In 1995, after coming here to the First Religious Society, which had already established a partner church relationship with the church in Ujszekely under my predecessor Bert Steeves, I began to get involved in the work of international partnership. This work has led not only to now fifteen trips to visit our partners in Transylvania and even a trip to visit our Unitarian brothers and sisters in northeastern India, but it has given me a more global and I trust less parochial view of the world in which I live. It has given me a much deeper sense of our Unitarian Universalist faith and the ways that it can help sustain very different kinds of people in very different kinds of places. That work has profoundly deepened and enriched my own spirituality and, I dare to hope, at least a few of yours as well, either by direct experience or if only by hearing about it second hand.

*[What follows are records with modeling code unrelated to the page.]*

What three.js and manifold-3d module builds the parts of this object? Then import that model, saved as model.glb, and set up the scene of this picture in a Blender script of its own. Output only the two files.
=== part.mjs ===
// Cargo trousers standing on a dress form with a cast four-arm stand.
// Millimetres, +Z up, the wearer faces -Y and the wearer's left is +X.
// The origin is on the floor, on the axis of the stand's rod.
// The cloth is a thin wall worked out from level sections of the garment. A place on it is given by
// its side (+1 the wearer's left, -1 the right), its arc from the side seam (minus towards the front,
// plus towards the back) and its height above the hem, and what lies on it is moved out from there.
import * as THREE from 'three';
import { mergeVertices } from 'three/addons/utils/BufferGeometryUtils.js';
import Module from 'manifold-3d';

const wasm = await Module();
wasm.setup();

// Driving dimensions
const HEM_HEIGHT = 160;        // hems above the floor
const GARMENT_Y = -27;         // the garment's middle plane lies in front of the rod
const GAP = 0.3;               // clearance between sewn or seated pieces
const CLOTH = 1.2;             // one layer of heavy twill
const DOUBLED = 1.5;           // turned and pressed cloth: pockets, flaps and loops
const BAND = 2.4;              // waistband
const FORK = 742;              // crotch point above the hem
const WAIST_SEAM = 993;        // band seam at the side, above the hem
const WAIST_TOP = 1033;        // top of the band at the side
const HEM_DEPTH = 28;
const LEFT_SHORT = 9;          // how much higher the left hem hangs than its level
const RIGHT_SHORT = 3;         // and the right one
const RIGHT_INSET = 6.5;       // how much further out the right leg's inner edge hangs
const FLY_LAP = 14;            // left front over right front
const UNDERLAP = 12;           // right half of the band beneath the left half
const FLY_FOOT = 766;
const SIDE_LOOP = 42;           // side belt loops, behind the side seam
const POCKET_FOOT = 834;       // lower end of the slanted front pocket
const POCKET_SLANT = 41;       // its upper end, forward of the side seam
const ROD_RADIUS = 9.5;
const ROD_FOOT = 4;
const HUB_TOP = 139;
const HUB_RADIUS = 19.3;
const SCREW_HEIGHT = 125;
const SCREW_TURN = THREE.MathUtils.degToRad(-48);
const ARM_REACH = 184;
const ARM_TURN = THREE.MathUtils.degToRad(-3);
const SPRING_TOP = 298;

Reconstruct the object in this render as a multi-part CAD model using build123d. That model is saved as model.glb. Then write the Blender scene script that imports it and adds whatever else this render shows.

In short, this work has changed my life.
I sometimes say that I have a second family in Transylvania, and it is true. Not in my wildest dreams growing up in a small town in Maine during the Cold War could I have imagined such a possibility, and yet, it has been one of the most meaningful blessings of membership and belonging of the many that I have received in my life.
In short, I cannot imagine my life at all without those friendships and experiences, and without all the meanings that membership–in my family, my community, and particularly in a Unitarian Universalist church–have brought to my life. Whatever it may mean to become a member of a church, it is clear to me that membership in all its forms can bring incredible meaning to our lives. What that meaning is will vary from person to person, but I can almost guarantee that it will be there if you make the effort and commitment to become part of a striving religious community like ours.
That, at least, is my hope, for each and every one of us, on this day of new member recognition, and in all of the days of belonging still to come. Amen.